Mit «Cash Day» probierte der Münchner Sender ProSieben in der zurückliegenden Woche am Vorabend eine neue Programmfarbe. Eigenproduziertes statt Trickware aus Amerika. Der Umstand, dass ein Sturm der Entrüstung seitens der «Simpsons»-Fans ausblieb, spricht Bände. Das war früher schon mal anders. 2017 unternahm ProSieben den Versuch, die tägliche Dosis an Geschichten aus Springfield zu reduzieren, ersetzte eine «Simpsons»-Folge durch «The Big Bang Theory». Doch Sheldon und Co. bekamen den Zorn der eingefleischten Springfield-Fans zu spüren – und wichen nach kurzer Zeit wieder.
Schon 2006 erlebte eine ProSieben-Eigenproduktion ein ähnliches Phönomen. Die Telenovela «Lotta in love» aus dem Hause Rat Pack ist aber ein ganz eigenes Phänomen. Sie entstand in einer Zeit, in der das Genre Telenovela das heiße Eisen im Feuer war. Einige Jahre zuvor hatte das ZDF mit «Wege zum Glück» das erste Format dieser Coleur auf den Markt gebracht, fast zeitgleich begann der Sat.1-Vorabend-Siegeszug mit «Verliebt in Berlin». RTL konzipierte «Alles was zählt» damals als Telenovela, erst kurz vor dem Sendestart schwenkte man konzeptuell um und bugsierte die Eislauf-Serie in Richtung Daily Soap. ProSieben derweil bereitete eine ganz junge Version einer Liebesgeschichte vor. Doch die Produktion hatte schon, ehe die erste Folge über die Bildschirme flimmerte, erste Stolpersteine zu nehmen. So wurde die letztliche Hauptfigur Lotta erst kurz vor knapp mit Janin Reinhardt besetzt. Der Sender hoffte, ihre Bekanntheit würde helfen, die Serie zum Erfolg zu machen. Eigentlich wollte man zunächst eine eher unbekannte Sängerin besetzen.
Was kam dabei heraus? In der ersten Woche schafften es die Episoden nur auf rund 800.000 Zuschauer, schon am Ende des ersten Ausstrahlungsmonats waren die Reichweiten auf unter 500.000 gefallen. «Verbotene Liebe», die zeitgleich gesendete Daily im Ersten, zeigte sich derweil von der jungen, frischen Konkurrenz bei ProSieben vollkommen unbeeindruckt – die Produktion aus dem Hause Grundy UFA (heute UFA Serial Drama) landete weiterhin stabil bei 15 Prozent Marktanteil insgesamt oder sogar mehr.
Was dann passierte, darf als typische Panikreaktion bei Dailys bezeichnet werden.
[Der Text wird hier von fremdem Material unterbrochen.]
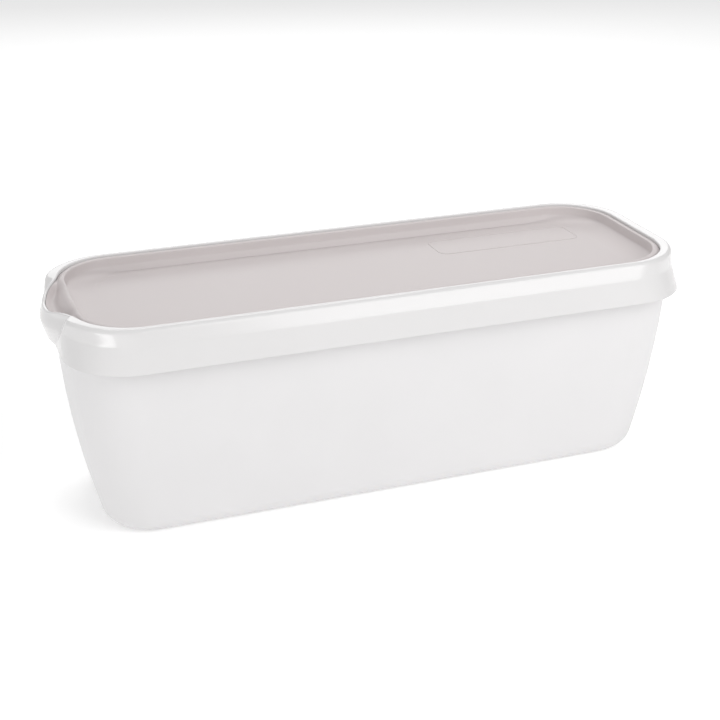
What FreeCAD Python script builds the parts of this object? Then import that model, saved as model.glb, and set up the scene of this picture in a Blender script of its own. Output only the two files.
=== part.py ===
"""Long, slim ice cream tub, shut: a smooth-sided tub, a white rim with a
thumb spout at one end, and a soft lid whose top is sunk inside the rim.

Millimetres. X runs along the tub (the spout is at -X), Y across it, Z up.
The origin is the middle of the base, on the surface the tub stands on.
Every outline is the mouth outline, a rounded rectangle, grown or shrunk.
"""
import FreeCAD, Part
import os
import math
import Sketcher

VECTOR = FreeCAD.Vector

doc = FreeCAD.newDocument("ice_cream_tub")

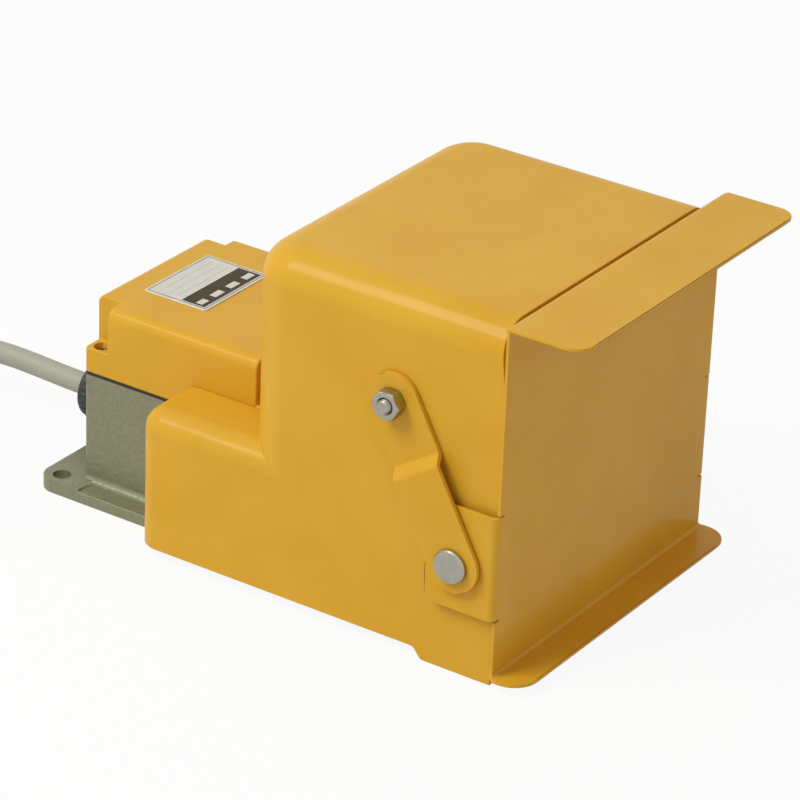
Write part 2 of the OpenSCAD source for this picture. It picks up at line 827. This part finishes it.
// Side view of the plate with its two bends
module door_side() {
    turn = bend_r + door_t;
    translate([door_front, door_floor_gap + turn])
        square([door_t, door_top - door_floor_gap - 2 * turn]);
    translate([door_front - bend_r, door_top - turn]) bend_quarter();
    translate([door_front - bend_r, door_floor_gap + turn]) mirror([0, 1]) bend_quarter();
}

// A lip that runs forward from its bend, with two round corners
module door_lip(depth, r, z) {
    translate([0, 0, z]) linear_extrude(door_t) translate([0, door_front - bend_r])
        mirror([0, 1]) far_rounded(door_w, 0, depth - bend_r, r);
}

module front_door() color(yellow) {
    turn = bend_r + door_t;
    difference() {
        union() {
            translate([-door_w / 2, 0, 0]) rotate([90, 0, 90])
                linear_extrude(door_w) door_side();
            door_lip(lip_depth, lip_corner_r, door_top - door_t);
            door_lip(toe_depth, toe_corner_r, door_floor_gap);
        }
        both_sides() block([door_w / 2 - turn, door_front - over, tab_z],
            [door_w / 2 + over, door_back + over, tab_z + tab_h]);
    }
    both_sides() difference() {
        union() {
            translate([door_w / 2 - turn, door_front + turn, tab_z]) linear_extrude(tab_h)
                mirror([0, 1]) bend_quarter();
            translate([door_w / 2 - door_t, 0, 0]) rotate([90, 0, 90])
                linear_extrude(door_t) tab_outline();
        }
        rod_x(rivet_d / 2 + fix_fit, door_w / 2 - door_t - over, door_w / 2 + over,
            rivet_y, rivet_z);
    }
}

// Side view of a tab, round at its two back corners
module tab_outline() {
    y0 = door_front + bend_r + door_t;
    y1 = door_front + tab_depth;
    translate([y0, tab_z]) square([y1 - tab_corner_r - y0, tab_h]);
    translate([y0, tab_z + tab_corner_r]) square([y1 - y0, tab_h - 2 * tab_corner_r]);
    for (z = [tab_z + tab_corner_r, tab_z + tab_h - tab_corner_r])
        translate([y1 - tab_corner_r, z]) circle(r = tab_corner_r);
}

module door_rivets() color(steel) {
    inner = door_w / 2 - door_t;
    outer = arm_out + arm_t + clear;
    both_sides() {
        rod_x(rivet_d / 2 + over, inner - rivet_tail_h, inner, rivet_y, rivet_z);
        rod_x(rivet_d / 2, inner - over / 2, outer + over / 2, rivet_y, rivet_z);
        rod_x(rivet_head_d / 2, outer, outer + rivet_head_h, rivet_y, rivet_z);
    }
}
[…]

Im ersten Schritt sollten nicht zur Handlung passende Promi-Auftritte (etwa Bruce Darnell) helfen – freilich aber erwiesen sich diese Maßnahmen also nur kurzfristig Aufschwung bringend. Man legte schnell Hand an die generelle Ausrichtung der Serie, veränderte den Charakter von Hauptfigur Lotta. Diese sollte so schnell wie möglich frecher und selbstbewusster werden. Auch die Einführung neuer Figuren, die ursprünglich nie geplant waren und somit in die Handlung irgendwie integriert wurden musste, half nicht. 70 Episoden wurden nie gedreht, nach 130 Episoden wurde ein Serienfinale zusammengeschustert, das aber gar nicht mehr am Vorabend, sondern im Wochendprogramm zu sehen war.
Der kostspielige Misserfolg ebnete letztlich den Weg für eine echte Erfolgsgeschichte: Fast 15 Jahre lang behaupteten sich «Die Simpsons» mit ihrem Vorabend-Doppelpack. In diesem Zeitraum liefen mindestens 7000 Episoden. Die Serie, die inzwischen auf etwas mehr als 680 Folgen kommt, ist also ein echter Dauerbrenner. Angesichts der ordentlichen «Cash Day»-Quoten aber könnte es sein, dass ProSieben 2020 nun das gelingt, was in den letzten eineinhalb Jahrzehnten nicht möglich war: Abwechslung in der 18-Uhr-Stunde am Werktag.